Our investment model is simple: we seek to de-risk and incentivize private sector investment in large-scale clean energy solutions:
We’ve had a lot of success with this approach. We are supporting more than one quarter of the current concentrated solar power and geothermal installed capacity worldwide. Our $8 billion resources are expected to mobilize over $58 billion in co-financing, which will lead to over 19GW of new renewable energy capacity and 300,000 businesses with improved energy access.
The countless examples from across the CIF portfolio are proof that, with the right mix of sound financial and technical support – ‘good’ climate finance can leverage the scale of investment required to kickstart the transformative energy revolution that is needed to make good on the promises set out under the Paris Agreement and the SDGs.
These promises were made to people like Janett who, thanks to a CIF-supported financing package in the region’s renewable energy potential, now has 24-hour access to electricity – something she told me has changed her life. The family are now able to store food safely, make phone calls in times of emergency. Janett and her previously unemployed partner recently opened a laundry business that is helping fund their daughter through high school. Jeanette is even able to study in the evenings and is about to finish her degree in human resources management.

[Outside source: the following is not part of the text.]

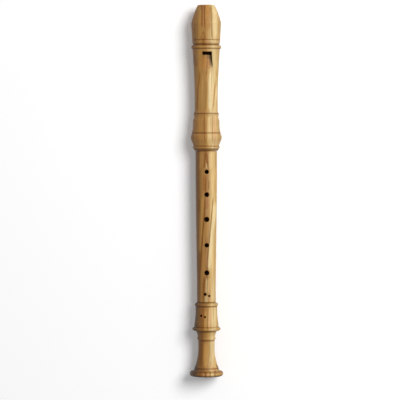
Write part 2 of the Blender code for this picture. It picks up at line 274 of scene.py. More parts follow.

All this because of a few extra hours of reliable electricity access per day. Janett’s story is an important reminder of the immense opportunities that smart and scalable clean energy investments enable. And in fact, the energy story is a human story. I see just how transformative an extra few hours of energy access can be when I visit CIF-supported projects. I am always humbled by the life changing impact that a reliable source of clean cooking can have on entire communities.
In a way, every megawatt or gigawatt installed is more than just additional units of power on a grid - they are profound agents of social and economic change that transform lives, including for Janett and the billions, who, like her, can only dream of a better future if they are, quite literally, empowered.